SSL/TLS wrapping presents another serious challenge. Many organizations now encrypt SAP communications using SSL, which means the binary probes can't reach the actual SAP protocol without first negotiating the SSL handshake. While nmap has some SSL negotiation capabilities (hence the 'S' flag on probes), the detection accuracy drops significantly for encrypted services. You'll often get generic 'ssl/http' identifications rather than specific SAP service types. The project's issues section includes multiple reports of this limitation, and there's no easy fix—it's a fundamental constraint of probing encrypted protocols. For production SAP systems with mandatory encryption, you may need to fall back on application-layer scanning that can properly handle SSL negotiation before sending SAP-specific probes.

Verdict

Use if: You're conducting security assessments or inventory of SAP landscapes and need to quickly identify what services are exposed across multiple systems. This is invaluable for penetration testing engagements where you need to map the attack surface before diving deeper, or for compliance audits where you must document all SAP services. It's also perfect for organizations running SAP that want a free, open-source way to verify their network segmentation and firewall rules are actually blocking unwanted SAP service exposure. The probes work well for unencrypted or lightly encrypted environments and provide significantly better results than vanilla nmap.
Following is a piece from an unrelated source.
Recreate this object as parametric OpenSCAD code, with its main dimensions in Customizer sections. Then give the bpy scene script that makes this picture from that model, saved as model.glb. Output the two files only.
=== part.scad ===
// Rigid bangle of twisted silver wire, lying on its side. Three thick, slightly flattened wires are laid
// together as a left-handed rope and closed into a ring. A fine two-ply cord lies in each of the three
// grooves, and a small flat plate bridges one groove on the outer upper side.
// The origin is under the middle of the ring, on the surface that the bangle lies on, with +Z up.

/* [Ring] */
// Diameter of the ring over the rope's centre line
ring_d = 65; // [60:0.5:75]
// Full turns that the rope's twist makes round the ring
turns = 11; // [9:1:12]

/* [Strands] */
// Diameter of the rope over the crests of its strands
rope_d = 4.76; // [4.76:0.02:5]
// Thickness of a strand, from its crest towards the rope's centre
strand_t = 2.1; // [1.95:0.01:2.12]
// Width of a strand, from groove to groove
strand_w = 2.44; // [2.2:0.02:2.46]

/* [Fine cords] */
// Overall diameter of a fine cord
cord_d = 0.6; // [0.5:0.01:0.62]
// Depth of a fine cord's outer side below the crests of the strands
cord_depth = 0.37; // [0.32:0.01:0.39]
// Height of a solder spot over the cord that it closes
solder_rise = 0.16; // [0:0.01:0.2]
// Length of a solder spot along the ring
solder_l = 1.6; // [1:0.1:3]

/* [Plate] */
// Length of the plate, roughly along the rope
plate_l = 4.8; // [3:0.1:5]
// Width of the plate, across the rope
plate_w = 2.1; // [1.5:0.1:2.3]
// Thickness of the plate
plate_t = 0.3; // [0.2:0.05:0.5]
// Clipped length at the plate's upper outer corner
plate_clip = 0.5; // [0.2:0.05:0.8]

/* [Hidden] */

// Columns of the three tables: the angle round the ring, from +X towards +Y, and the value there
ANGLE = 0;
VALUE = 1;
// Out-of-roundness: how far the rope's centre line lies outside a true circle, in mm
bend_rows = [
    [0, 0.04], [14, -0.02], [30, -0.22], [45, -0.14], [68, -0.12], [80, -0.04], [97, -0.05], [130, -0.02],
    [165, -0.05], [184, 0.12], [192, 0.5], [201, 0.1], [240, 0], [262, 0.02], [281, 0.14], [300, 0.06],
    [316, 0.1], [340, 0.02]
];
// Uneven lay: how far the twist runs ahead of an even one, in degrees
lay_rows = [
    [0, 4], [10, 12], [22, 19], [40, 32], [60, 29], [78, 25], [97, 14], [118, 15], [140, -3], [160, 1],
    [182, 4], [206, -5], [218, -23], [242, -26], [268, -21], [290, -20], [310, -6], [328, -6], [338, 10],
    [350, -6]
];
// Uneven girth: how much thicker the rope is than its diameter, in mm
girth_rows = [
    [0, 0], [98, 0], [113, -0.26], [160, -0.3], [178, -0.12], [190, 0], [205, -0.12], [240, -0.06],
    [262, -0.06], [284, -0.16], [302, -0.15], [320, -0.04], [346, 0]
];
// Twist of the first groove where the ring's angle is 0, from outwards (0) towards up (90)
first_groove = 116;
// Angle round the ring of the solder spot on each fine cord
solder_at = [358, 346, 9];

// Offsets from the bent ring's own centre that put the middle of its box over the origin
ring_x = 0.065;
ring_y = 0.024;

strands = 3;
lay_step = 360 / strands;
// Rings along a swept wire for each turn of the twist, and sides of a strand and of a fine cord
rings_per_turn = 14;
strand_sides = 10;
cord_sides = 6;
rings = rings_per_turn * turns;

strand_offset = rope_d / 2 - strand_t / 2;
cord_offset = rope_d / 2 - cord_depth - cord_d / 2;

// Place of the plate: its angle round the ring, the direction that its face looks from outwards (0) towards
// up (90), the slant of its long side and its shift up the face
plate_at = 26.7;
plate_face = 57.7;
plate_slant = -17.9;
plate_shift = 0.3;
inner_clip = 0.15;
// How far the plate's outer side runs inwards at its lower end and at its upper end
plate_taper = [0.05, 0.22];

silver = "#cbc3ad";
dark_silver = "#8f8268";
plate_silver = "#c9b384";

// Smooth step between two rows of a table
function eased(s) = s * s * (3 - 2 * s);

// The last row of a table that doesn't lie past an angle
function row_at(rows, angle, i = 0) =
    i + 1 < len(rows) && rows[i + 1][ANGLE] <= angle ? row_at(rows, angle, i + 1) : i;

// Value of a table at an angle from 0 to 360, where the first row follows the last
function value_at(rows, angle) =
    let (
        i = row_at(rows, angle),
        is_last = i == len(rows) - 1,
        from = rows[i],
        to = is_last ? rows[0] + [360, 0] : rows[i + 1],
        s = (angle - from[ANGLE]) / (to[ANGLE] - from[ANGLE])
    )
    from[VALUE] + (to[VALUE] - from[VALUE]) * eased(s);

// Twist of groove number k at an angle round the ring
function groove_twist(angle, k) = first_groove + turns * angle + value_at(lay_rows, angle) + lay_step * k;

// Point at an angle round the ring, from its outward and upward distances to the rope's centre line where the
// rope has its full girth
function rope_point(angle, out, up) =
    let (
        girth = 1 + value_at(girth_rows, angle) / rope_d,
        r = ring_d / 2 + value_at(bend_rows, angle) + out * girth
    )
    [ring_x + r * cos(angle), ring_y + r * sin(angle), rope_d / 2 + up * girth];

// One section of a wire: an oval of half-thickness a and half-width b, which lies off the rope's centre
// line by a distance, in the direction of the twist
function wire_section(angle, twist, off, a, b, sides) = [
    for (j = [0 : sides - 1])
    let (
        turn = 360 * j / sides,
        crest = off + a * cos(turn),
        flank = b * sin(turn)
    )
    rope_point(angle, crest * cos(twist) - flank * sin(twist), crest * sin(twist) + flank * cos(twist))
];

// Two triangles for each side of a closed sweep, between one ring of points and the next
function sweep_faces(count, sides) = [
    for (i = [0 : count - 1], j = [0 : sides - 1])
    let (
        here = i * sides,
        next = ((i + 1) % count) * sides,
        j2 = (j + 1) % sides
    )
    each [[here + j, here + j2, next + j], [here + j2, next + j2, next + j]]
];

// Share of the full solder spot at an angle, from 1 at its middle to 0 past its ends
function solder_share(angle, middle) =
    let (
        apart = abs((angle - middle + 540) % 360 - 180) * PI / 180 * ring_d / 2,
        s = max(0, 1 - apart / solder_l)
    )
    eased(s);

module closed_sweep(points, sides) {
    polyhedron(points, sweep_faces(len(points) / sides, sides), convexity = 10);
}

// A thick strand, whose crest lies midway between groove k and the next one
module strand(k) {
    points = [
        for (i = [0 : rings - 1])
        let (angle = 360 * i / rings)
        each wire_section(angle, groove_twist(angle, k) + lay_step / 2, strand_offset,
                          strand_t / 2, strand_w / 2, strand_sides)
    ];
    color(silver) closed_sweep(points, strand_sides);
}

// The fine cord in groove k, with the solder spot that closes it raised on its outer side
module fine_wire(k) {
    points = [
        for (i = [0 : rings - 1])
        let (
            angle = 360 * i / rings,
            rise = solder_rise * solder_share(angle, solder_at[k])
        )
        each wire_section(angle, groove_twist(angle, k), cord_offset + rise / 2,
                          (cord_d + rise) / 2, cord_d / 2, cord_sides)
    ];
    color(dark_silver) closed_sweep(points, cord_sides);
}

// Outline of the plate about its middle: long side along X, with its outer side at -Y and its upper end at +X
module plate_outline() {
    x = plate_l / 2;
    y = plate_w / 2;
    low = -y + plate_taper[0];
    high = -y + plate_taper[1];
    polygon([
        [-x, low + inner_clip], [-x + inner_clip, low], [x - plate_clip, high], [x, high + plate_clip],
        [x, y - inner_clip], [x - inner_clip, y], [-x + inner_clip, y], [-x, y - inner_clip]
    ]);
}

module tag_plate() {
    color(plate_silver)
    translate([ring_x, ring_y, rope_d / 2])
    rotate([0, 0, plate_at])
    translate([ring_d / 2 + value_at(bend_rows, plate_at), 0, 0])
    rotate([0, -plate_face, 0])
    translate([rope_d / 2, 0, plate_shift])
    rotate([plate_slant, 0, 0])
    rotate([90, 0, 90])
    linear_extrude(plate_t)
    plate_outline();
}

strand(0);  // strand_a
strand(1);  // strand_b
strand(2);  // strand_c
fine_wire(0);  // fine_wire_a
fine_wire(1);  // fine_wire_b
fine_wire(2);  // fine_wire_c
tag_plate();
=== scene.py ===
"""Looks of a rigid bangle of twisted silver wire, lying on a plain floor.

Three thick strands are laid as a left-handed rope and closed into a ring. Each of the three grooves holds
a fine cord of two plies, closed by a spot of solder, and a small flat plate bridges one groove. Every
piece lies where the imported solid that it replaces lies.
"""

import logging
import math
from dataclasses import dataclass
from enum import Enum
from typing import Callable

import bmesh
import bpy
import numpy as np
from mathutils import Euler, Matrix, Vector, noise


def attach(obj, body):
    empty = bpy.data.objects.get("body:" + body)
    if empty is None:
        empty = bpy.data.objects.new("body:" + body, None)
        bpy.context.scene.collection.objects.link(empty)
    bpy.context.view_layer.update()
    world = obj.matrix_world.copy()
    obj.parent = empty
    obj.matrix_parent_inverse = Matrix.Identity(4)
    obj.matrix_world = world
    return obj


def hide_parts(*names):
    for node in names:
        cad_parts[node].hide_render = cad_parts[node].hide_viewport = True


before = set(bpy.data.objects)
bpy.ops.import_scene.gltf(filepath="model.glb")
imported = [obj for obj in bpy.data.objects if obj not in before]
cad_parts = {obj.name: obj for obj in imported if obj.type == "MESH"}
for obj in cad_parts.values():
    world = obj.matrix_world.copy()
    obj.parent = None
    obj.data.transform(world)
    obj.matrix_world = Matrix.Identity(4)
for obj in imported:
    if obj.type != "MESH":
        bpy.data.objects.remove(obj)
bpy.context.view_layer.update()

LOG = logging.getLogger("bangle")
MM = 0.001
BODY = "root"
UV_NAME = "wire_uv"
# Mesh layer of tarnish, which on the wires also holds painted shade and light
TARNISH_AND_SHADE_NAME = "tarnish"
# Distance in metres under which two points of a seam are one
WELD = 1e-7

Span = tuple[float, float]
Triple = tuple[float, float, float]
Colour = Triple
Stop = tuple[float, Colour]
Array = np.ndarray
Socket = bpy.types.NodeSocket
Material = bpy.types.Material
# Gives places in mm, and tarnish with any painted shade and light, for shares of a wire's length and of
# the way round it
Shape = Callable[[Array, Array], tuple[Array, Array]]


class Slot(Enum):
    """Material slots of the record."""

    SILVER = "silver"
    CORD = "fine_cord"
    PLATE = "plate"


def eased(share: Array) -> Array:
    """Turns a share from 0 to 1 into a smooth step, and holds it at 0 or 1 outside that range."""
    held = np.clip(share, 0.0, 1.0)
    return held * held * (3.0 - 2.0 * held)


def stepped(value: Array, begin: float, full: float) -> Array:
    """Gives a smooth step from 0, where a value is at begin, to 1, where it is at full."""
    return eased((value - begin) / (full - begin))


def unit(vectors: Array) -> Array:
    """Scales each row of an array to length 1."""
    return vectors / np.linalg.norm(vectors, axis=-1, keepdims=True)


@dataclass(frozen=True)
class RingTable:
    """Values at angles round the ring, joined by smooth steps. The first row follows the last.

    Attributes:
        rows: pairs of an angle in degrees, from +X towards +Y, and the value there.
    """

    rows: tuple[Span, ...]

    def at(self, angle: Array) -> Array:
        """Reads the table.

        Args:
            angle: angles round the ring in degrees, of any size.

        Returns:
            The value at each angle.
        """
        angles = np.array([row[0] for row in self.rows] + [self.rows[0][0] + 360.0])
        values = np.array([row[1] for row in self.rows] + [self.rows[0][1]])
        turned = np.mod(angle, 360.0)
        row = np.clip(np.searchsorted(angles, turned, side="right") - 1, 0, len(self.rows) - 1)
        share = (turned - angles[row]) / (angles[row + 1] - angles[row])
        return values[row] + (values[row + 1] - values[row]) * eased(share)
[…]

Skip if: You need enterprise-grade, comprehensive SAP security scanning with vendor support—the authors themselves recommend ERPScan's commercial suite for that use case. Also skip if your SAP landscape is heavily SSL-wrapped, as detection accuracy will be poor. If you're scanning non-SAP environments or need real-time continuous monitoring rather than point-in-time scans, this isn't the right tool. Finally, if you're expecting 100% detection accuracy or planning to make critical security decisions based solely on these scans, understand that this is a best-effort reconnaissance tool, not a definitive inventory system.